### WRITTEN TASK:
Reproduce, please, only the lines from the first line below to the line containing "return made.outputs[0]", inclusive.

### MATERIAL SHOWN:
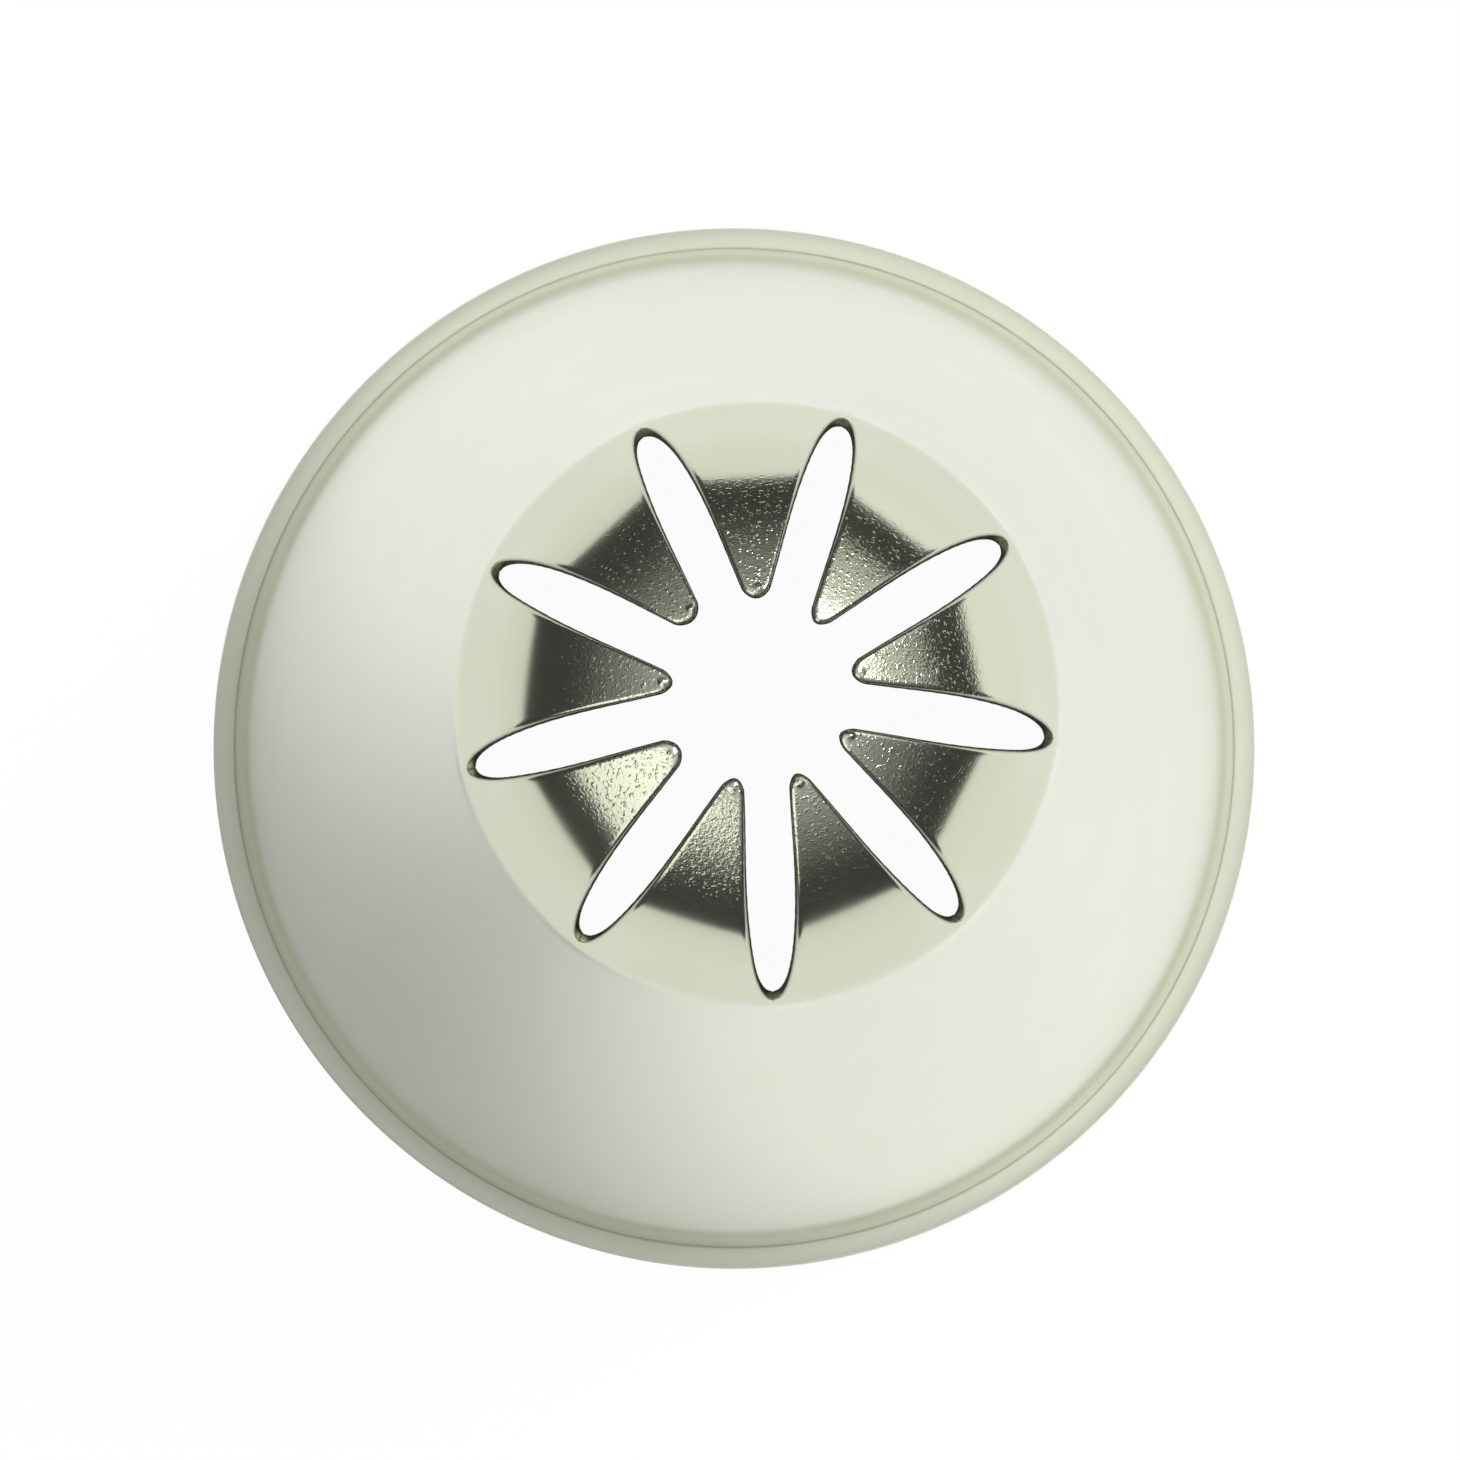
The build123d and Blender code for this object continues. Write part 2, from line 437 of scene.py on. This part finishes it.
turning_lines = 1500                    # to the metre
turning_share = 0.2


def node(tree, kind, place, **settings):
    """A shader node at a place in the tree, with its settings."""
    made = tree.nodes.new(kind)
    made.location = place
    for name, value in settings.items():
        setattr(made, name, value)
    return made


def band(tree, place, source, span, levels):
    """A smooth step of the source from the first level to the second over a span of it."""
    made = node(tree, "ShaderNodeMapRange", place, interpolation_type="SMOOTHSTEP")
    for name, value in zip(("From Min", "From Max", "To Min", "To Max"), (*span, *levels)):
        made.inputs[name].default_value = value
    tree.links.new(source, made.inputs["Value"])
    return made.outputs["Result"]


def combine(tree, place, operation, first, second):
    """Two numbers of which at least one changes over the surface, added or multiplied."""
    made = node(tree, "ShaderNodeMath", place, operation=operation)
    for socket, value in zip(made.inputs, (first, second)):
        if isinstance(value, float):
            socket.default_value = value
        else:
            tree.links.new(value, socket)
    return made.outputs[0]


def grain(tree, place, source, scale, detail, socket="Vector", **settings):
    """Noise between 0 and 1, with grains one over the scale across, in metres."""
    made = node(tree, "ShaderNodeTexNoise", place, **settings)
    made.inputs["Scale"].default_value = scale
    made.inputs["Detail"].default_value = detail
    tree.links.new(source, made.inputs[socket])
    return made.outputs["Fac"]


def tint(tree, place, share, base, over):
    """A colour laid over a base by a share. The base is a colour or another tint."""
    made = node(tree, "ShaderNodeMix", place, data_type="RGBA")
    made.inputs["B"].default_value = over
    tree.links.new(share, made.inputs["Factor"])
    if isinstance(base, tuple):
        made.inputs["A"].default_value = base
    else:
        tree.links.new(base, made.inputs["A"])
    return made.outputs["Result"]


steel = bpy.data.materials.new("tumbled_steel")
steel.use_nodes = True
tree = steel.node_tree
shader = tree.nodes["Principled BSDF"]
where = node(tree, "ShaderNodeTexCoord", (-2000, 0)).outputs["Object"]
parted = node(tree, "ShaderNodeSeparateXYZ", (-1800, 300))
tree.links.new(where, parted.inputs[0])
height = parted.outputs["Z"]
rolled = node(tree, "ShaderNodeAttribute", (-1800, 900), attribute_name="rolled").outputs["Fac"]
from_edge = node(tree, "ShaderNodeAttribute", (-2000, -800), attribute_name="from_edge").outputs["Fac"]
within = node(tree, "ShaderNodeAttribute", (-2000, -1100), attribute_name="within").outputs["Fac"]

# Where each finish lies
satin = band(tree, (-1500, 500), height, satin_heights, (0, 1))
satin = combine(tree, (-1200, 650), "MULTIPLY", rolled, satin)
off_roll = band(tree, (-1500, 1800), rolled, (0, 1), (1, 0))
# Painted light: the lighter foot of the wall, full below the first height and gone above the second, off
# the roll.
painted_light_foot = band(tree, (-1500, 1500), height, painted_light_foot_heights, (1, 0))
painted_light_foot = combine(tree, (-1200, 1500), "MULTIPLY", painted_light_foot, off_roll)
# The cut edges: a rougher finish, and a darker colour that is painted shade.
cut = band(tree, (-1200, -800), from_edge, cut_and_shade_fade, (0, 1))
crown = band(tree, (-1500, 200), height, peel_heights, (0, 1))
off_edge = band(tree, (-1500, -800), from_edge, peel_from_edge, (0, 1))

# Its relief
peel = grain(tree, (-1700, -200), where, peel_grain, 2)
peel = combine(tree, (-1500, -50), "MULTIPLY", peel, peel_share)
pimples = grain(tree, (-1700, -500), where, pimple_grain, 1)
pimples = band(tree, (-1500, -200), pimples, pimple_noise, (0, pimple_share))
peel = combine(tree, (-1300, -200), "ADD", peel, pimples)
peel = combine(tree, (-1150, -100), "MULTIPLY", peel, crown)
peel = combine(tree, (-1000, -100), "MULTIPLY", peel, off_edge)
lines = grain(tree, (-1500, -1400), height, turning_lines, 1, socket="W", noise_dimensions="1D")
lines = combine(tree, (-1200, -1400), "MULTIPLY", lines, turning_share)
bump = node(tree, "ShaderNodeBump", (-600, -300))
bump.inputs["Distance"].default_value = relief_depth
tree.links.new(combine(tree, (-850, -300), "ADD", peel, lines), bump.inputs["Height"])
tree.links.new(bump.outputs["Normal"], shader.inputs["Normal"])

# Its roughness and colour
patches = grain(tree, (-1500, 1100), where, patch_grain, 4)
rough = band(tree, (-1200, 1100), patches, patch_noise, polish_roughness)
satin_rough = combine(tree, (-900, 650), "MULTIPLY", satin, satin_roughness)
rough = combine(tree, (-750, 900), "ADD", rough, satin_rough)
inside_rough = band(tree, (-1200, -1100), within, (0, 1), (0, inside_roughness))
rough = combine(tree, (-600, 900), "ADD", rough, inside_rough)
cut_rough = combine(tree, (-900, -800), "MULTIPLY", cut, cut_roughness)
rough = combine(tree, (-450, 900), "ADD", rough, cut_rough)
tree.links.new(rough, shader.inputs["Roughness"])
tree.links.new(band(tree, (-600, 500), satin, (0, 1), (1, satin_metallic)), shader.inputs["Metallic"])
# Painted light: the steel's colour is lightened at the wall's foot.
colour = tint(tree, (-800, 1300), painted_light_foot, steel_colour, painted_light_foot_colour)
# Painted shade: the colour is darkened at the cut faces and edges.
colour = tint(tree, (-600, 1300), cut, colour, cut_painted_shade_colour)
colour = tint(tree, (-400, 1300), satin, colour, satin_colour)
tree.links.new(colour, shader.inputs["Base Color"])
nozzle_mesh.materials.append(steel)

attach(nozzle, "root")
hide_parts("nozzle_body")

# The table: a matt white disc that the nozzle stands on. The camera sees it nearly plain
# white, with a little of its shadow left, and the steel sees it as it is lit.
table_radius = 172 * MM
table_middle = (58 * MM, 23 * MM)
table_sides = 128
table_colour = (0.9, 0.9, 0.9, 1)
plain_share = 0.96

bearings = np.linspace(0, 2 * pi, table_sides + 1)[:-1]
table_points = np.stack((np.cos(bearings), np.sin(bearings), 0 * bearings), axis=1) * table_radius
table_points[:, :2] += table_middle
table_mesh = bpy.data.meshes.new("table")
table_mesh.from_pydata(table_points.tolist(), [], [list(range(table_sides))])
table = bpy.data.objects.new("table", table_mesh)
bpy.context.scene.collection.objects.link(table)

white = bpy.data.materials.new("white_table")
white.use_nodes = True
tree = white.node_tree
tree.nodes.remove(tree.nodes["Principled BSDF"])
matt = node(tree, "ShaderNodeBsdfDiffuse", (-400, 0))
matt.inputs["Color"].default_value = table_colour
plain = node(tree, "ShaderNodeEmission", (-400, -200))
plain.inputs["Strength"].default_value = 1
paths = node(tree, "ShaderNodeLightPath", (-800, 200))
share = combine(tree, (-600, 200), "MULTIPLY", paths.outputs["Is Camera Ray"], plain_share)
mix = node(tree, "ShaderNodeMixShader", (-200, 0))
tree.links.new(share, mix.inputs[0])
tree.links.new(matt.outputs[0], mix.inputs[1])
tree.links.new(plain.outputs[0], mix.inputs[2])
tree.links.new(mix.outputs[0], tree.nodes["Material Output"].inputs["Surface"])
table_mesh.materials.append(white)


# The studio: a soft box to the upper right with a wide dim one below it, one low down to
# the lower left, and a dim room that is brightest overhead. The camera sees a white room.
def soft_box(name, bearing, zenith, distance, side, power):
    """A square lamp that faces the nozzle, at a bearing round it and an angle from overhead."""
    data = bpy.data.lights.new(name, "AREA")
    data.shape = "SQUARE"
    data.size = side
    data.energy = power
    lamp = bpy.data.objects.new(name, data)
    place = Vector((sin(zenith) * cos(bearing), sin(zenith) * sin(bearing), cos(zenith))) * distance
    lamp.location = place
    lamp.rotation_euler = place.to_track_quat("Z", "Y").to_euler()
    lamp.visible_camera = False
    bpy.context.scene.collection.objects.link(lamp)


soft_box("key", bearing=radians(33), zenith=radians(28.5), distance=0.6, side=0.26, power=2.2)
soft_box("glow", bearing=radians(33), zenith=radians(52), distance=0.6, side=0.44, power=0.33)
soft_box("fill", bearing=radians(224), zenith=radians(59), distance=0.6, side=0.46, power=0.85)

# Sine of the angle above level, and how bright the room is there.
room_tones = ((0, 0.06), (0.2, 0.07), (0.32, 0.11), (0.45, 0.2), (0.6, 0.3), (0.78, 0.5), (0.9, 0.9))
room_tint = (0.95, 1, 1.05)
white_room = (1, 1, 1, 1)

world = bpy.data.worlds.new("studio")
bpy.context.scene.world = world
world.use_nodes = True
tree = world.node_tree
direction = node(tree, "ShaderNodeTexCoord", (-1300, 0)).outputs["Generated"]
parted = node(tree, "ShaderNodeSeparateXYZ", (-1100, 0))
tree.links.new(direction, parted.inputs[0])
ramp = node(tree, "ShaderNodeValToRGB", (-900, 0))
while len(ramp.color_ramp.elements) < len(room_tones):
    ramp.color_ramp.elements.new(0.5)
for element, (level, tone) in zip(ramp.color_ramp.elements, room_tones):
    element.position = level
    element.color = (*[tone * part for part in room_tint], 1)
tree.links.new(parted.outputs["Z"], ramp.inputs[0])
paths = node(tree, "ShaderNodeLightPath", (-900, 300))
room = tint(tree, (-300, 0), paths.outputs["Is Camera Ray"], ramp.outputs["Color"], white_room)
tree.links.new(room, tree.nodes["Background"].inputs["Color"])

bpy.context.scene.view_settings.view_transform = "Standard"
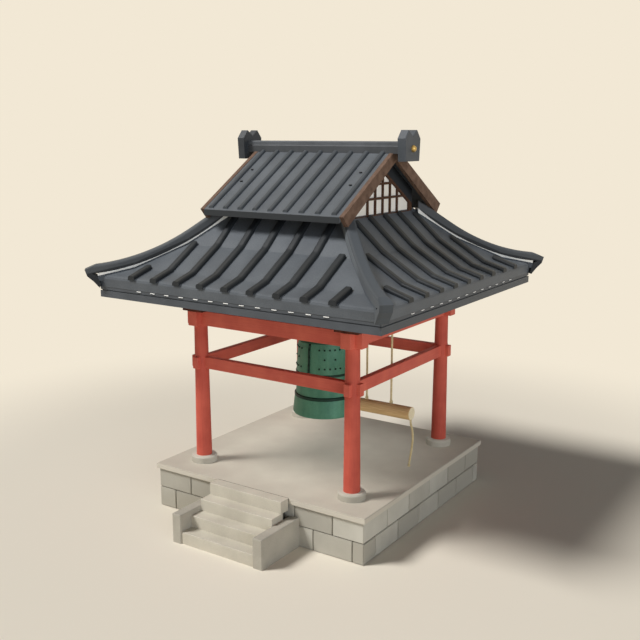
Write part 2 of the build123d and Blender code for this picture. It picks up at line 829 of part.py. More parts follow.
def striker():
    outer = column_half + head_beam_width / 2 - bell_beam_inset
    w = striker_beam_width / 2
    beam = block(bell_beam_width / 2, outer, -w, w, head_beam_top, head_beam_top + striker_beam_height)
    save(beam, "striker_beam")
    length = log_outer_end - log_inner_end
    trunk = Pos(log_inner_end, 0, strike_height) * Rot(0, 90, 0) * Cylinder(
        log_radius, length, align=(Align.CENTER, Align.CENTER, Align.MIN))
    trunk = chamfer(trunk.edges().filter_by(GeomType.CIRCLE), log_edge)
    save(trunk, "striking_log")
    places = (inner_rope_x, outer_rope_x)
    eyes = [rope_lugs(x, rope_foot, strike_height + log_radius - lug_seat, True) - trunk for x in places]
    save(Compound([largest(eye) for eye in eyes]), "log_eyes")
    hooks = [rope_lugs(x, rope_top, head_beam_top, False) for x in places]
    save(Compound(hooks), "rope_hooks")
    save(hanging_rope(inner_rope_x), "inner_rope")
    save(hanging_rope(outer_rope_x), "outer_rope")


def pull_rope():
    """The ringer's free rope: straight runs joined by tangent arcs, and a knot at its foot."""
    points = [Vector(*point) for point in pull_rope_route]
    radii = []
    for before, here, after in zip(points, points[1:], points[2:]):
        first = here - before
        second = after - here
        turn = math.radians(first.get_angle(second))
        radii.append(0.45 * min(first.length, second.length) / math.tan(turn / 2))
    route = FilletPolyline(*points, radius=radii)
    start = Plane(origin=route @ 0, z_dir=route % 0)
    tube = sweep(start * Circle(pull_rope_radius), path=route)
    save(tube, "pull_rope")
    end = Plane(origin=route @ 1, z_dir=route % 1)
    ball = end * (Pos(0, 0, knot_radius * 0.8) * Sphere(knot_radius))
    room = 4 * knot_radius
    knot = ball & (end * Box(room, room, room, align=(Align.CENTER, Align.CENTER, Align.MIN)))
    save(knot, "pull_knot")


platform()
stairs()
frame_of_posts()
bracket_sets()
wall_plate()
deck_top = eaves()
roof_panels = lower_roof()
boards = bargeboards()
hip_ridges(roof_panels, boards)
upper_roof()
roof_frame(roof_panels, deck_top)
ridge()
gables(roof_panels)
bell_and_hanger()
striker()
pull_rope()
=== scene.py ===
import math
import random

import bmesh
import bpy
from mathutils import Matrix, Quaternion, Vector


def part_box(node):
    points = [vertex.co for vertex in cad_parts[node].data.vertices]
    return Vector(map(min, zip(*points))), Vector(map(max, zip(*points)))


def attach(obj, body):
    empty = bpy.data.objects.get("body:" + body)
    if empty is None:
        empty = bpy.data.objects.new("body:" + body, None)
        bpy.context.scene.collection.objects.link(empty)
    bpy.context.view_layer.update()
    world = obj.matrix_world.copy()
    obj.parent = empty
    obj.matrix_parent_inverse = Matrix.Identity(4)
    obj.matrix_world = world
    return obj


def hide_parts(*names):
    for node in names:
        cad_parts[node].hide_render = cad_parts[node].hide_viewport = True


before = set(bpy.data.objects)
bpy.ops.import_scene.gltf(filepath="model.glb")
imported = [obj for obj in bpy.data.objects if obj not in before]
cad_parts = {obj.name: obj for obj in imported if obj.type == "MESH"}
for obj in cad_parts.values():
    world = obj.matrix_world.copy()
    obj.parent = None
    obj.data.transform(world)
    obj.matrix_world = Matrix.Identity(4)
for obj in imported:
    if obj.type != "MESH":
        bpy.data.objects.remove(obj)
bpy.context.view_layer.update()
scene = bpy.context.scene
scene.view_settings.view_transform = "Standard"


# ---------------------------------------------------------------- the view
# The tower is seen from off its front right corner, from about the height of its ridge.

eye = Vector((10.596, -16.045, 8.021))
aim = Vector((-0.12, 0.0, 3.995))
lens = 50.316
far_limit = 300

view_data = bpy.data.cameras.new("view")
view_data.lens = lens
view_data.clip_end = far_limit
view = bpy.data.objects.new("view", view_data)
view.location = eye
view.rotation_euler = (aim - eye).to_track_quat("-Z", "Y").to_euler()
scene.collection.objects.link(view)
scene.camera = view


# ---------------------------------------------------------------- the ringer's rope
# A free hemp rope of three strands hangs from the underside of the log's outer end and
# ends in a tied knot within reach of a person on the platform.

pull_route = [
    (2.176, 0, 2.1095),
    (2.176, 0, 2.020),
    (2.220, 0.006, 1.905),
    (2.236, 0.004, 1.730),
    (2.224, -0.003, 1.525),
    (2.192, -0.006, 1.320),
    (2.160, -0.002, 1.122),
]
pull_radius = 0.024
strand_count = 3
strand_pitch = 0.13
strand_share = 0.52
strand_sides = 8
steps_in_pitch = 14
curve_order = 3
curve_steps = 16
knot_size = 0.0080
knot_depth = 1.8
knot_strand = 0.0106
knot_sides = 12
knot_points = 90
hemp_colours = [(200, 182, 134), (232, 216, 172)]


class Socket:
    """An output of a material's nodes: arithmetic adds Math nodes, and node() makes the rest."""

    def __init__(self, tree, output=None):
        self.tree = tree
        self.output = output

    def node(self, kind, settings=None, sockets=None, output=0):
        """Any node: its settings first, then the values or links of its sockets."""
        made = self.tree.nodes.new(kind)
        for name, value in (settings or {}).items():
            setattr(made, name, value)
        for name, value in (sockets or {}).items():
            if isinstance(value, Socket):
                self.tree.links.new(value.output, made.inputs[name])
            else:
                made.inputs[name].default_value = value
        return Socket(self.tree, made.outputs[output])

    def math(self, operation, first, second=0.0):
        return self.node("ShaderNodeMath", {"operation": operation}, {0: first, 1: second})

    def __add__(self, other):
        return self.math("ADD", self, other)

    def __sub__(self, other):
        return self.math("SUBTRACT", self, other)

    def __rsub__(self, other):
        return self.math("SUBTRACT", other, self)

    def __mul__(self, other):
        return self.math("MULTIPLY", self, other)

    def __gt__(self, other):
        return self.math("GREATER_THAN", self, other)

    def __lt__(self, other):
        return self.math("LESS_THAN", self, other)

    def __abs__(self):
        return self.math("ABSOLUTE", self)

    __radd__ = __add__
    __rmul__ = __mul__

    def highest(self, other):
        return self.math("MAXIMUM", self, other)

    def rise(self, low, high):
        """0 below low and 1 above high, with a soft step between them."""
        return self.node("ShaderNodeMapRange", {"interpolation_type": "SMOOTHSTEP"},
                         {"Value": self, "From Min": low, "From Max": high})

    def mix(self, below, above):
        """The colour below where this is 0 and the colour above where it is 1."""
        return self.node("ShaderNodeMix", {"data_type": "RGBA"},
                         {0: self, 6: below, 7: above}, 2)

    def stretched(self, x, y, z):
        """The same place with each axis stretched by its own number."""
        return self.node("ShaderNodeVectorMath", {"operation": "MULTIPLY"},
                         {0: self, 1: (x, y, z)})

    def length(self):
        return self.node("ShaderNodeVectorMath", {"operation": "LENGTH"}, {0: self}, "Value")

    def noise(self, scale, detail=2.0):
        return self.node("ShaderNodeTexNoise", {},
                         {"Vector": self, "Scale": scale, "Detail": detail})

    def axes(self):
        return [self.node("ShaderNodeSeparateXYZ", {}, {0: self}, axis) for axis in "XYZ"]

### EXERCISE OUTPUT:
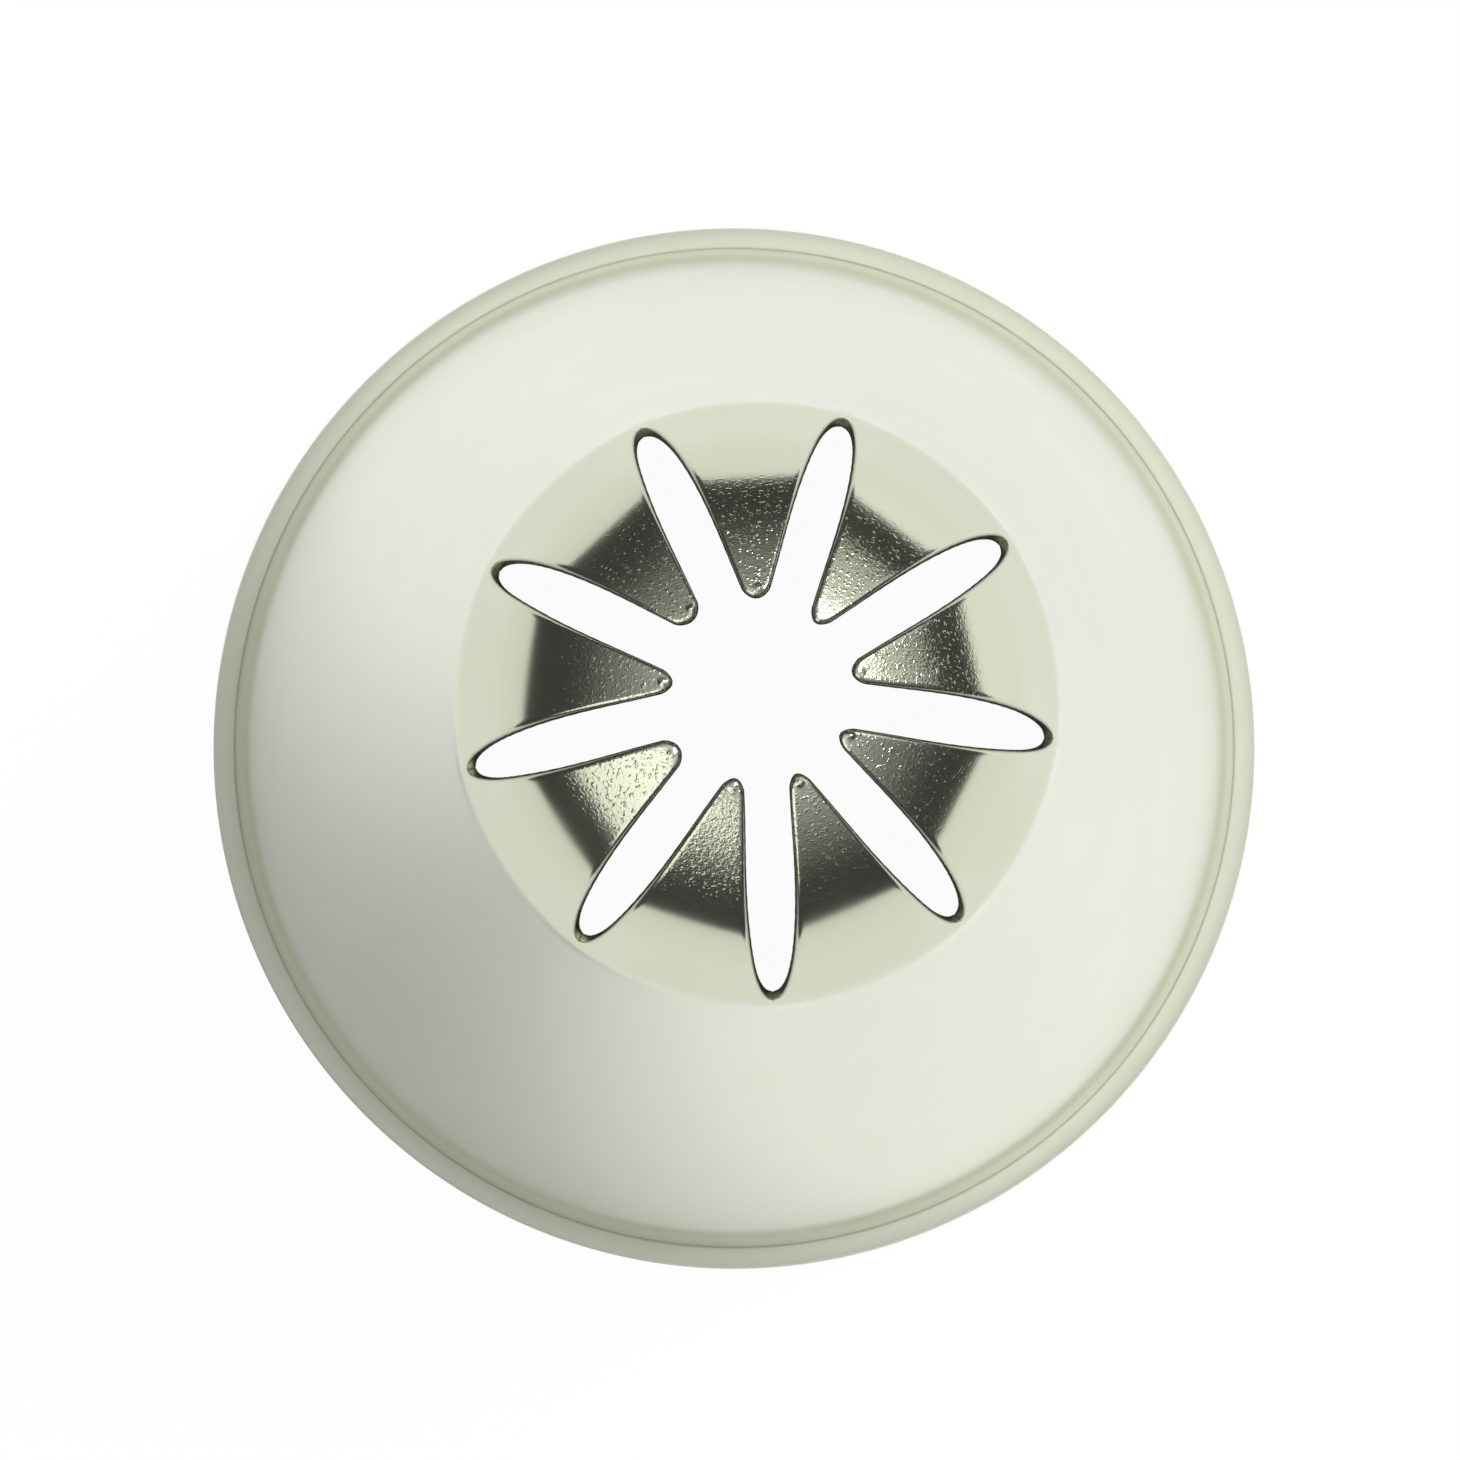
The build123d and Blender code for this object continues. Write part 2, from line 437 of scene.py on. This part finishes it.
turning_lines = 1500                    # to the metre
turning_share = 0.2


def node(tree, kind, place, **settings):
    """A shader node at a place in the tree, with its settings."""
    made = tree.nodes.new(kind)
    made.location = place
    for name, value in settings.items():
        setattr(made, name, value)
    return made


def band(tree, place, source, span, levels):
    """A smooth step of the source from the first level to the second over a span of it."""
    made = node(tree, "ShaderNodeMapRange", place, interpolation_type="SMOOTHSTEP")
    for name, value in zip(("From Min", "From Max", "To Min", "To Max"), (*span, *levels)):
        made.inputs[name].default_value = value
    tree.links.new(source, made.inputs["Value"])
    return made.outputs["Result"]


def combine(tree, place, operation, first, second):
    """Two numbers of which at least one changes over the surface, added or multiplied."""
    made = node(tree, "ShaderNodeMath", place, operation=operation)
    for socket, value in zip(made.inputs, (first, second)):
        if isinstance(value, float):
            socket.default_value = value
        else:
            tree.links.new(value, socket)
    return made.outputs[0]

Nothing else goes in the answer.